## WORK TO COMPLETE
Give the number of lines containing the word "frame" and nothing more.

* start *

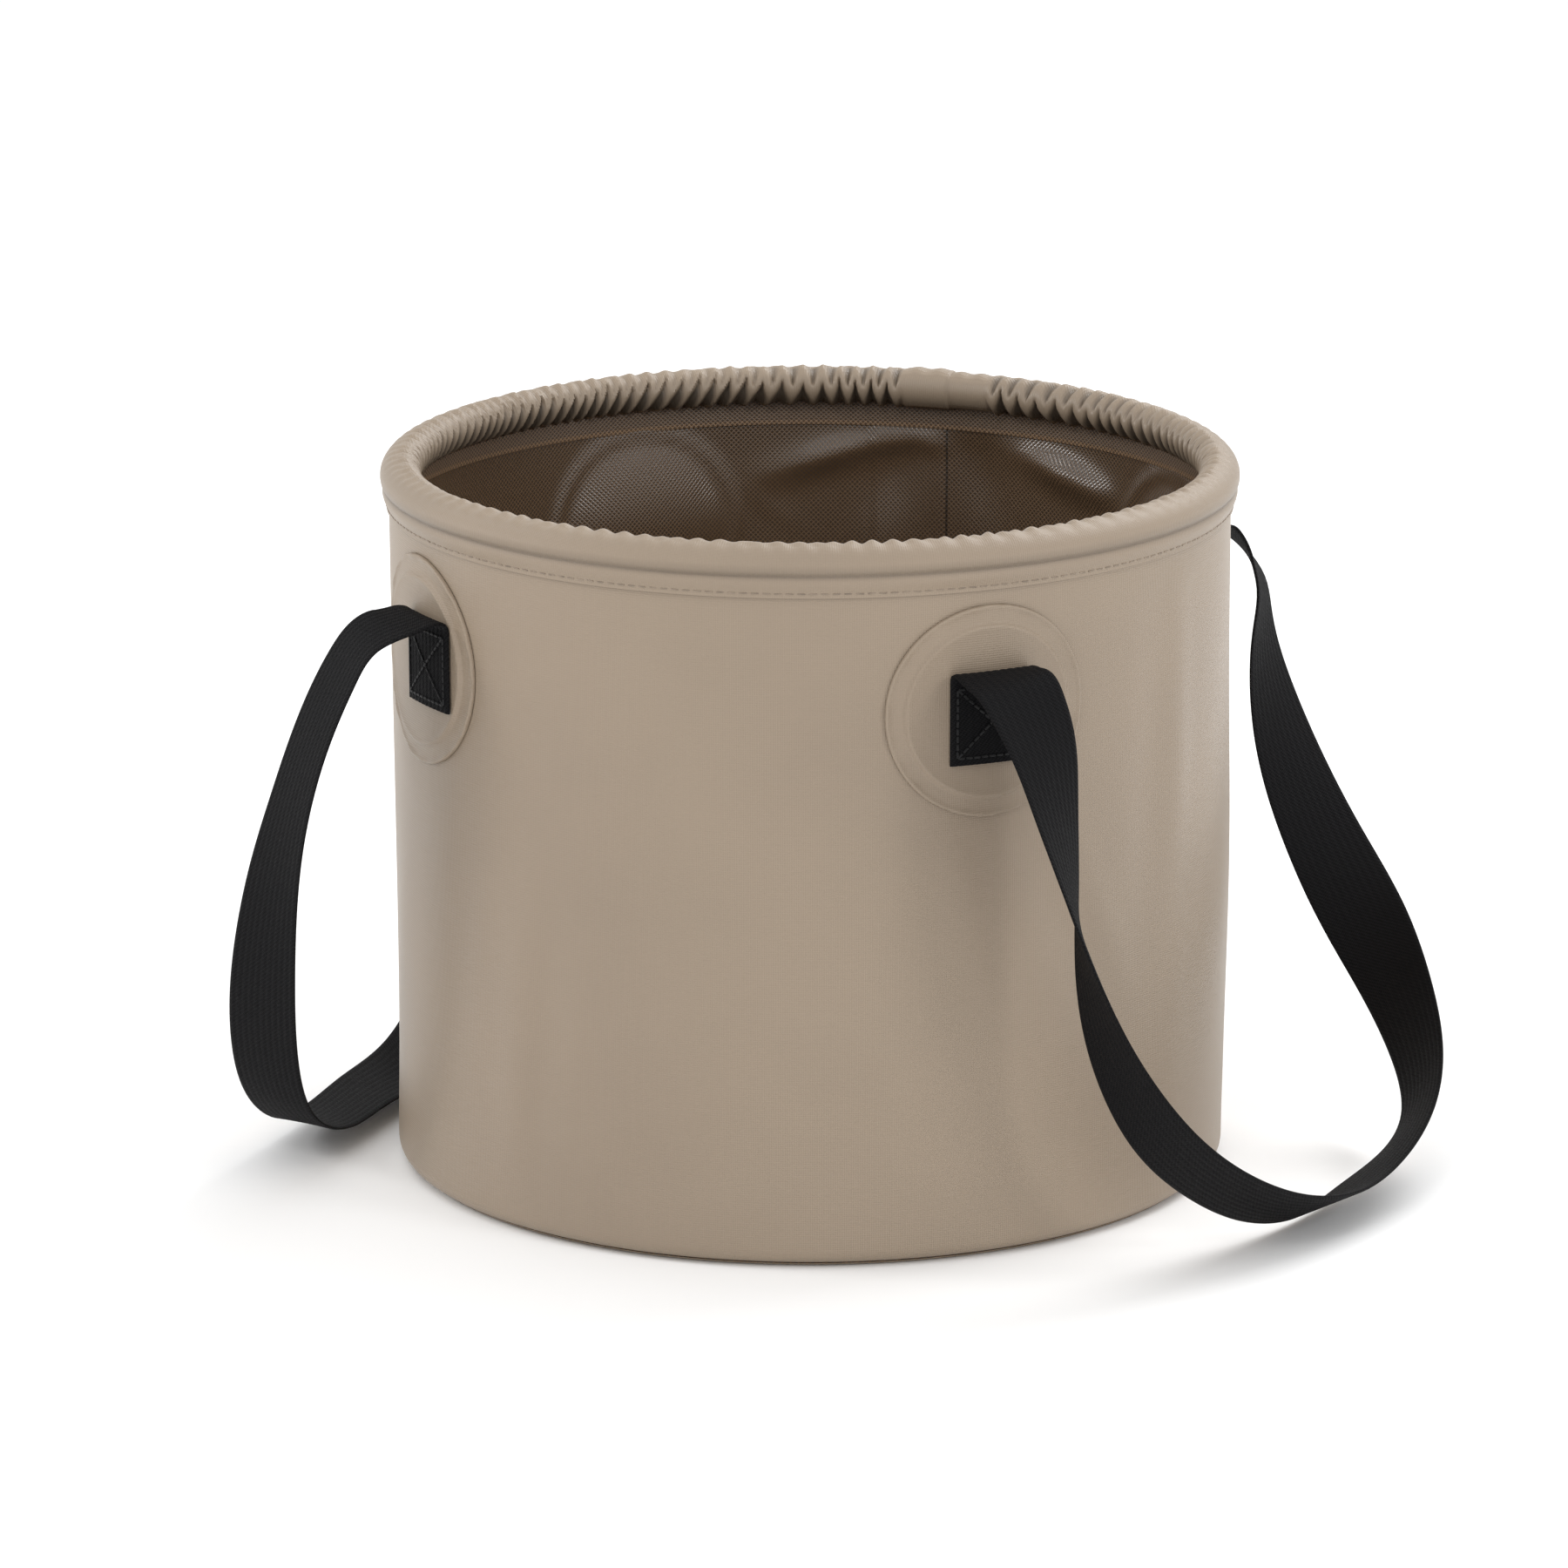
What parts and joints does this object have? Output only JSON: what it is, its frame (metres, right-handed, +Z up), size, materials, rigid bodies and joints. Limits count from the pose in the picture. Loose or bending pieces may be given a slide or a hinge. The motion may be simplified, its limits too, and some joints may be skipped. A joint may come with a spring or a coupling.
{
  "type": "collapsible camp bucket",
  "caption": "Soft round coated-fabric camp bucket with a hooped rim, welded strap patches and webbing carrying straps; the rim slides down to collapse it.",
  "frame": {"origin": "centre of the underside of the base panel, on the bucket's axis at the floor", "axes": "+Z up along the bucket's axis, -Y to the front, +X to the side of the right strap"},
  "size_m": [0.4026, 0.3, 0.252],
  "materials": {
    "wall": "satin coated fabric, tan outside and dark brown inside",
    "cover": "satin coated fabric, tan, sewn round the hoop",
    "base": "satin coated fabric, welded",
    "patch": "satin coated fabric, welded round patch",
    "backing": "plain plastic sheet",
    "hoop": "extruded plastic tube",
    "joiner": "plastic plug",
    "thread": "sewing thread",
    "tab": "black ribbed webbing",
    "stitch": "black sewing thread",
    "bend": "black ribbed webbing",
    "loop": "black ribbed webbing"
  },
  "bodies": {
    "base": {"base_panel": "base", "wall_panel": "wall"},
    "upper": {"rim_hoop": "hoop", "hoop_joiner": "joiner", "rim_cover": "cover", "rim_seam_thread": "thread", "front_right_patch": "patch", "front_right_backing": "backing", "front_right_strap_tab": "tab", "front_right_box_stitch": "stitch", "rear_right_patch": "patch", "rear_right_backing": "backing", "rear_right_strap_tab": "tab", "rear_right_box_stitch": "stitch", "rear_left_patch": "patch", "rear_left_backing": "backing", "rear_left_strap_tab": "tab", "rear_left_box_stitch": "stitch", "front_left_patch": "patch", "front_left_backing": "backing", "front_left_strap_tab": "tab", "front_left_box_stitch": "stitch"},
    "right_fold": {"front_right_strap_bend": "bend", "rear_right_strap_bend": "bend"},
    "right_strap": {"right_strap_loop": "loop"},
    "left_fold": {"front_left_strap_bend": "bend", "rear_left_strap_bend": "bend"},
    "left_strap": {"left_strap_loop": "loop"}
  },
  "joints": [
    {"name": "collapse", "type": "slide", "parent": "base", "child": "upper", "axis": [0, 0, -1], "range_m": [0, 0.15], "deforming": ["wall_panel"]},
    {"name": "right_drape", "type": "hinge", "parent": "upper", "child": "right_fold", "pos_m": [0.11998, 0, 0.212], "axis": [0, -1, 0], "range_deg": [0, 58.45], "deforming": ["front_right_strap_bend", "rear_right_strap_bend"]},
    {"name": "right_swing", "type": "hinge", "parent": "right_fold", "child": "right_strap", "pos_m": [0.11998, 0, 0.212], "axis": [0, -1, 0], "range_deg": [0, 112], "deforming": ["front_right_strap_bend", "rear_right_strap_bend"]},
    {"name": "left_drape", "type": "hinge", "parent": "upper", "child": "left_fold", "pos_m": [-0.11998, 0, 0.212], "axis": [0, 1, 0], "range_deg": [0, 65.32], "deforming": ["front_left_strap_bend", "rear_left_strap_bend"]},
    {"name": "left_swing", "type": "hinge", "parent": "left_fold", "child": "left_strap", "pos_m": [-0.11998, 0, 0.212], "axis": [0, 1, 0], "range_deg": [0, 105], "deforming": ["front_left_strap_bend", "rear_left_strap_bend"]}
  ],
  "couplings": [
    {"joint": "right_drape", "follows": "collapse", "rad_per_m": 6.8},
    {"joint": "left_drape", "follows": "collapse", "rad_per_m": 7.6}
  ]
}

* end *

## FULL ANSWER
2